Laïcité inachevée
Telle la mouche du coche, le conseiller Marvin Rotrand est revenu à la charge pour réclamer du Service de police de la Ville de Montréal (SPVM) qu’il autorise ses agents à porter le hidjab, le turban ou la kippa. Candide, la mairesse Valérie Plante s’est dite «très ouverte» à l’idée. Cette proposition controversée montre que la question de la laïcité au Québec, malgré les prétentions du gouvernement Couillard, est loin d’être réglée et peut resurgir inopinément.
Moins de six mois après l’adoption du projet de loi 62 sur la neutralité religieuse de l’État — votée sans l’appui des partis d’opposition —, l’enjeu du port des signes religieux par des agents de l’État refait surface. Avec ce projet de loi qui impose de fournir ou de recevoir des services de l’État à visage découvert, le gouvernement Couillard croyait avoir mis le couvercle sur la marmite. «La question est close», a déclaré jeudi Philippe Couillard.

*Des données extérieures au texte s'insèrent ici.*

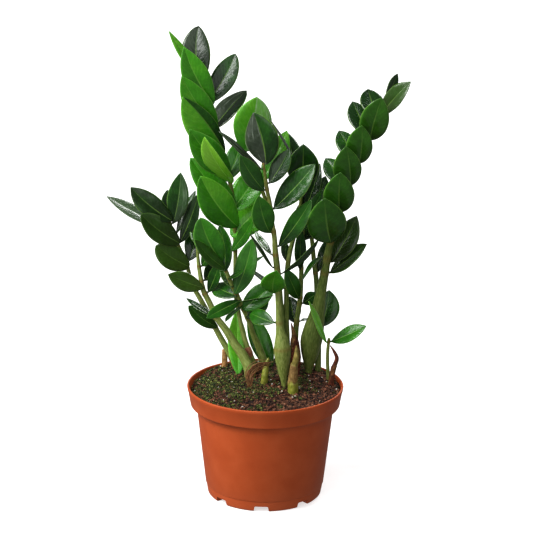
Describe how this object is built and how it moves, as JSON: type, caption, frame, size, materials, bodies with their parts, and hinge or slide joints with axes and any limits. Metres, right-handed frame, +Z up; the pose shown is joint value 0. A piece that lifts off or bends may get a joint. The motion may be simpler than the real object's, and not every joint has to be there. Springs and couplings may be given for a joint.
{
  "type": "potted zz plant",
  "caption": "Houseplant with fleshy upright stems and ranks of glossy oval leaflets, growing from dark potting soil in a tapered plastic nursery pot with a collar and a notched base.",
  "frame": {"origin": "the middle of the pot's flat base, where it rests", "axes": "+Z up through the pot's axis, the front of the plant faces -Y, +X to its right"},
  "size_m": [0.305, 0.174, 0.474],
  "materials": {
    "pot": "satin",
    "soil": "matte",
    "stem": "satin",
    "leaf": "gloss",
    "shoot": "satin",
    "dry_sheath": "matte",
    "dry_stub": "matte"
  },
  "bodies": {
    "root": {"pot": "pot", "soil": "soil", "stem_centre": "stem", "stem_centre_back": "stem", "stem_left_back": "stem", "stem_left_front": "stem", "stem_middle_back": "stem", "stem_middle_front": "stem", "stem_right_back": "stem", "stem_right_inner": "stem", "stem_right_short": "stem", "stem_right_tall": "stem", "stem_tall_left": "stem", "leaves_centre_back_left": "leaf", "leaves_centre_back_right": "leaf", "leaves_centre_left": "leaf", "leaves_centre_right": "leaf", "leaves_left_back_left": "leaf", "leaves_left_back_rear": "leaf", "leaves_left_back_right": "leaf", "leaves_left_front_left": "leaf", "leaves_left_front_right": "leaf", "leaves_middle_back_front": "leaf", "leaves_middle_back_left": "leaf", "leaves_middle_back_right": "leaf", "leaves_middle_front_left": "leaf", "leaves_middle_front_right": "leaf", "leaves_right_back_left": "leaf", "leaves_right_back_right": "leaf", "leaves_right_inner_left": "leaf", "leaves_right_inner_rear": "leaf", "leaves_right_inner_right": "leaf", "leaves_right_short_left": "leaf", "leaves_right_short_right": "leaf", "leaves_right_tall_back": "leaf", "leaves_right_tall_front": "leaf", "leaves_right_tall_inner": "leaf", "leaves_right_tall_low": "leaf", "leaves_tall_left_left": "leaf", "leaves_tall_left_right": "leaf", "cutting_left": "leaf", "cutting_right": "leaf", "curled_bract": "dry_sheath", "cut_stub": "dry_stub", "dry_sheath": "dry_sheath", "withered_shoot": "dry_sheath", "young_shoot_front": "shoot", "young_shoot_small": "shoot"}
  },
  "joints": []
}
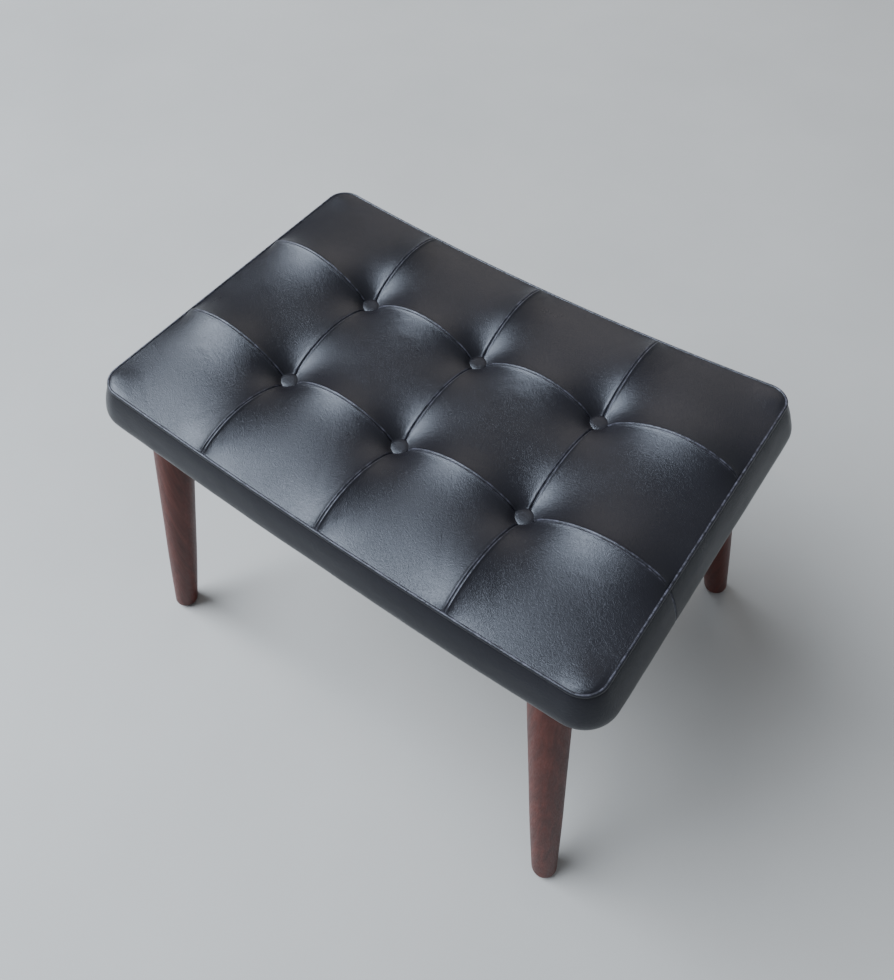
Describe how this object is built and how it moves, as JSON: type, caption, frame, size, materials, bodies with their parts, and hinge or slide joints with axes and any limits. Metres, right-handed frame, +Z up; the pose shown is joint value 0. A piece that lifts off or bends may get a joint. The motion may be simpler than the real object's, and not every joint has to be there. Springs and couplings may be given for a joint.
{
  "type": "footstool",
  "caption": "Upholstered footstool with a cradle-curved, button-tufted black leatherette seat on splayed, tapered, turned dark wood legs.",
  "frame": {"origin": "middle of the stool on the floor, under the centre of the seat", "axes": "+Z up; +X along the seat's long side; +Y across the seat"},
  "size_m": [0.5886, 0.4488, 0.4278],
  "materials": {
    "black_leatherette": "coated cloth with a fine leather grain, satin",
    "dark_leg_wood": "dark reddish-brown hardwood, straight grain, oiled satin",
    "seat_foam": "open-cell foam, matte",
    "cotton_wadding": "felted wadding, matte",
    "lining_cloth": "thin black non-woven cloth, matte",
    "waxed_twine": "waxed twine, satin",
    "fibre_washer": "vulcanised fibre, matte",
    "zinc_plated_steel": "bright zinc plate",
    "birch_plywood": "bent plywood, sanded, unfinished",
    "beech": "planed, unfinished"
  },
  "bodies": {
    "root": {"back_rail": "beech", "block_screws": "zinc_plated_steel", "border_band": "black_leatherette", "bottom_lining": "lining_cloth", "button_back_1": "zinc_plated_steel", "button_back_2": "zinc_plated_steel", "button_back_3": "zinc_plated_steel", "button_back_4": "zinc_plated_steel", "button_back_5": "zinc_plated_steel", "button_back_6": "zinc_plated_steel", "button_cap_1": "black_leatherette", "button_cap_2": "black_leatherette", "button_cap_3": "black_leatherette", "button_cap_4": "black_leatherette", "button_cap_5": "black_leatherette", "button_cap_6": "black_leatherette", "button_twine_1": "waxed_twine", "button_twine_2": "waxed_twine", "button_twine_3": "waxed_twine", "button_twine_4": "waxed_twine", "button_twine_5": "waxed_twine", "button_twine_6": "waxed_twine", "button_washer_1": "fibre_washer", "button_washer_2": "fibre_washer", "button_washer_3": "fibre_washer", "button_washer_4": "fibre_washer", "button_washer_5": "fibre_washer", "button_washer_6": "fibre_washer", "corner_block_back_left": "beech", "corner_block_back_right": "beech", "corner_block_front_left": "beech", "corner_block_front_right": "beech", "deck_board": "birch_plywood", "deck_nails": "zinc_plated_steel", "edge_padding": "cotton_wadding", "foam_pad": "seat_foam", "frame_dowels": "beech", "front_rail": "beech", "left_end_rail": "beech", "leg_back_left": "dark_leg_wood", "leg_back_right": "dark_leg_wood", "leg_bolt_back_left": "zinc_plated_steel", "leg_bolt_back_right": "zinc_plated_steel", "leg_bolt_front_left": "zinc_plated_steel", "leg_bolt_front_right": "zinc_plated_steel", "leg_front_left": "dark_leg_wood", "leg_front_right": "dark_leg_wood", "leg_insert_back_left": "zinc_plated_steel", "leg_insert_back_right": "zinc_plated_steel", "leg_insert_front_left": "zinc_plated_steel", "leg_insert_front_right": "zinc_plated_steel", "lining_staples": "zinc_plated_steel", "right_end_rail": "beech", "seam_welt": "black_leatherette", "top_cover": "black_leatherette"}
  },
  "joints": []
}
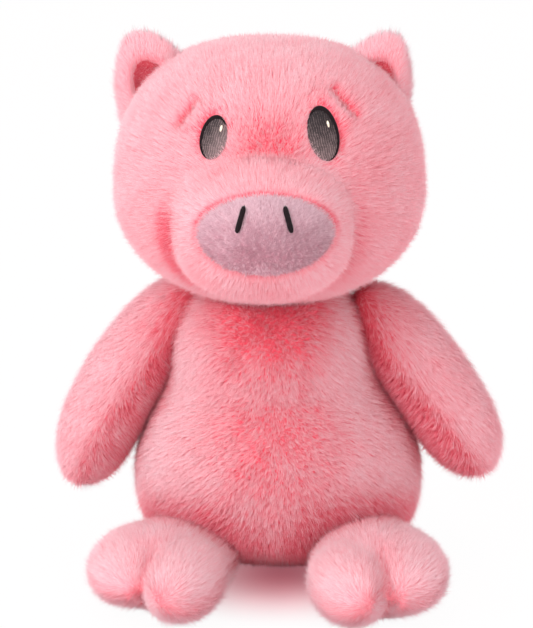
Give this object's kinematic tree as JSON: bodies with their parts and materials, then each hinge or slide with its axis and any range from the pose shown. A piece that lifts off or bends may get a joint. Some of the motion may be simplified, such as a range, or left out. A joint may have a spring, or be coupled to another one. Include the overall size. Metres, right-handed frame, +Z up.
{
  "type": "plush pig",
  "caption": "Sitting plush pig with a broad head, stuffed muzzle, embroidered eyes, cupped ears, hanging arms and split-toed feet; head, arms and legs move at soft seams.",
  "frame": {"origin": "centre of the flattened seat, on the surface that the toy sits on", "axes": "+Z up, -Y the way the toy faces, +X the toy's own left"},
  "size_m": [0.2237, 0.2105, 0.2724],
  "materials": {
    "fur": "long soft pile fur fabric, pale pink at the tips and deeper rose at the roots",
    "ear_lining": "short pile fur fabric, deeper rose",
    "snout_plush": "short pile plush, mauve grey-pink",
    "nostril_thread": "black satin stitch",
    "eye_thread": "charcoal satin stitch with a slight sheen",
    "glint_thread": "cream satin stitch",
    "fibre": "loose polyester fibre fill",
    "pouch_cloth": "plain woven polyester"
  },
  "bodies": {
    "torso": {"body_cover": "fur", "body_stuffing": "fibre", "pellet_pouch": "pouch_cloth", "tail": "fur"},
    "neck": {"neck_stuffing": "fibre"},
    "head": {"head_cover": "fur", "head_stuffing": "fibre", "muzzle_cover": "fur", "snout_pad": "snout_plush", "ear_left_back": "fur", "ear_left_lining": "ear_lining", "ear_right_back": "fur", "ear_right_lining": "ear_lining", "eye_left": "eye_thread", "eye_right": "eye_thread", "eye_glint_left": "glint_thread", "eye_glint_right": "glint_thread", "nostril_left": "nostril_thread", "nostril_right": "nostril_thread"},
    "left_arm": {"arm_left_cover": "fur", "arm_left_stuffing": "fibre"},
    "right_arm": {"arm_right_cover": "fur", "arm_right_stuffing": "fibre"},
    "left_leg": {"leg_left_cover": "fur", "leg_left_stuffing": "fibre"},
    "right_leg": {"leg_right_cover": "fur", "leg_right_stuffing": "fibre"}
  },
  "joints": [
    {"name": "head_nod", "type": "hinge", "parent": "torso", "child": "neck", "pos_m": [-0.003, 0, 0.137], "axis": [1, 0, 0], "range_deg": [-6, 6], "stiffness_Nm_per_rad": 1.2, "springref_deg": -0.57},
    {"name": "head_turn", "type": "hinge", "parent": "neck", "child": "head", "pos_m": [-0.003, 0, 0.137], "axis": [0, 0, 1], "range_deg": [-20, 20], "stiffness_Nm_per_rad": 0.4},
    {"name": "left_arm_lift", "type": "hinge", "parent": "torso", "child": "left_arm", "pos_m": [0.054, 0, 0.128], "axis": [0, -1, 0], "range_deg": [0, 40], "stiffness_Nm_per_rad": 0.06},
    {"name": "right_arm_lift", "type": "hinge", "parent": "torso", "child": "right_arm", "pos_m": [-0.054, 0, 0.128], "axis": [0, 1, 0], "range_deg": [0, 40], "stiffness_Nm_per_rad": 0.06},
    {"name": "left_leg_splay", "type": "hinge", "parent": "torso", "child": "left_leg", "pos_m": [0.038, -0.026, 0.0255], "axis": [0, 0, 1], "range_deg": [-6, 20], "stiffness_Nm_per_rad": 0.12},
    {"name": "right_leg_splay", "type": "hinge", "parent": "torso", "child": "right_leg", "pos_m": [-0.038, -0.026, 0.0255], "axis": [0, 0, -1], "range_deg": [-6, 20], "stiffness_Nm_per_rad": 0.12}
  ]
}
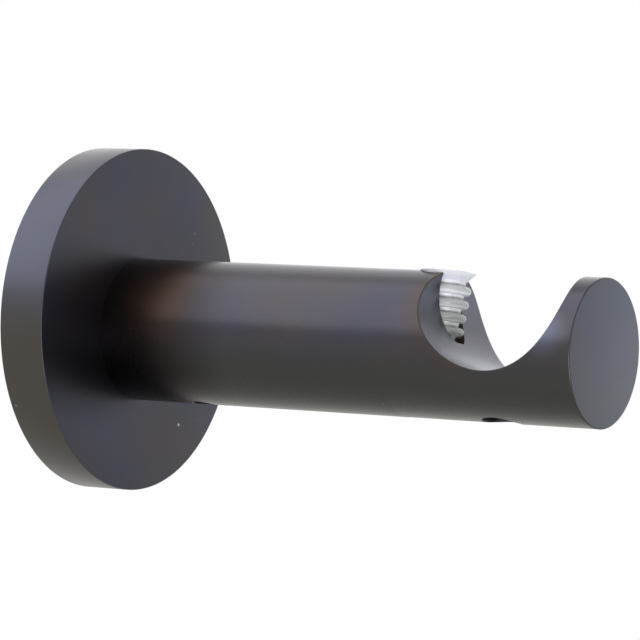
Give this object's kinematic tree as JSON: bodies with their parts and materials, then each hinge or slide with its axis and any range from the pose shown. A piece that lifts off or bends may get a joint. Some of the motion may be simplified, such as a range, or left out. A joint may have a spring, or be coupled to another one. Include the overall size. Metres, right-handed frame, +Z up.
{
  "type": "curtain pole bracket",
  "caption": "Round curtain pole bracket: a disc rose at the wall, a straight round post and an open-topped saddle, with a clear ribbed plug in its back wall that grips the pole.",
  "frame": {"origin": "centre of the wall plate's screw circle, in the plane of the wall", "axes": "+X out of the wall along the post, +Y along the curtain pole, +Z up, the way the saddle opens"},
  "size_m": [0.1009, 0.0604, 0.0604],
  "materials": {
    "plated_metal": "satin dark nickel plate with a faint warm tint at the edges",
    "clear_plastic": "clear soft plastic, slightly milky",
    "screw_steel": "blackened screw steel",
    "zinc_steel": "bright zinc plate"
  },
  "bodies": {
    "root": {"rose": "plated_metal", "post": "plated_metal", "ribbed_plug": "clear_plastic", "lock_screw": "screw_steel", "wall_plate": "zinc_steel", "spigot": "zinc_steel", "spigot_screw": "zinc_steel"}
  },
  "joints": []
}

C’est « au niveau de la police et des municipalités » que les décisions doivent se prendre, a-t-il dit, en s’en lavant les mains.
De son côté, Justin Trudeau a cité en exemple la Gendarmerie royale du Canada (GRC), dont l’ouverture aux signes religieux est un « atout », selon lui.
Rappelons que les partis d’opposition avaient offert au gouvernement libéral de voter pour le projet de loi 62 s’il acceptait d’y inscrire la recommandation de la commission Bouchard-Taylor visant l’interdiction pour les agents de l’État exerçant un pouvoir de sanction ou de coercition, tels les juges, les policiers et les gardiens de prison, d’arborer des signes religieux. Pour Gérard Bouchard en particulier, cette position correspondait au voeu d’une majorité de Québécois et constituait «une attente raisonnable». Mais Philippe Couillard a repoussé la main tendue de l’opposition, rejetant la possibilité que ce projet de loi soit adopté à l’unanimité par l’Assemblée nationale. Nous l’avions d’ailleurs déploré.
Au moment où on débat du port de signes religieux par les policiers, une femme voilée, Ève Torres, s’est portée candidate à l’investiture de Québec solidaire dans Mont-Royal–Outremont. C’est une première : le Directeur des élections du Québec (DGEQ) vient de changer les règles relatives aux photos des candidats aux élections. Ils n’ont plus à soumettre, aux fins d’identification sur le bulletin de vote, une photo où ils figurent tête nue; seul leur visage doit être découvert. Les femmes qui tiennent à garder le voile peuvent désormais se porter candidates.
Il va de soi qu’un candidat à l’élection et possible député n’a pas à respecter le devoir de réserve qu’on impose à un juge ou à un policier. Au contraire, il doit pouvoir exprimer ses convictions sans contrainte. À l’Assemblée nationale, le privilège parlementaire lui assurera une pleine liberté de parole. Un candidat peut aussi défendre une cause particulière ou des idées religieuses. C’est aux électeurs de choisir qui les représentera.
Dans le cas d’Ève Torres, la candidate a affirmé au Devoir qu’elle ne voulait pas se limiter aux enjeux identitaires et de diversité. Il n’en demeure pas moins qu’elle ne peut échapper au message politique qu’elle envoie. Mme Torres était jusqu’à récemment porte-parole du Conseil national des musulmans canadiens (CNMC) au Québec et, à ce titre, elle a participé à la démarche de contestation des dispositions de la loi 62 sur le visage découvert. Sur cette question, la candidate semble s’écarter des positions de QS: le projet de loi 398, présenté par Françoise David, reprenait la recommandation de Bouchard-Taylor ainsi que l’obligation du visage découvert.
Péquistes, caquistes et solidaires ont exhorté le SPVM de ne pas permettre à ses membres de porter le hidjab ou le turban. Le chef de la Coalition avenir Québec, François Legault, veut même faire de cette question un enjeu électoral. Le premier ministre s’illusionne s’il croit que le sujet est clos.
Même avec la loi sur la neutralité religieuse, son gouvernement n’est pas sorti de l’auberge. En décembre dernier, la Cour supérieure a donné raison à une musulmane et au CNMC en suspendant l’application de l’article 10 de la loi qui porte sur l’obligation du visage découvert.
Si la question du port de signes religieux se pose pour le SPVM, elle se pose aussi pour la Sûreté du Québec. Même si les libéraux ont choisi de se défiler, ce n’est pas à la Ville de Montréal, ni aux corps de police, de déterminer les règles en matière de laïcité de l’État. Un jour ou l’autre, le gouvernement, quel qu’il soit, devra s’atteler à cette tâche inachevée et instaurer un modèle de laïcité qui correspond au consensus québécois.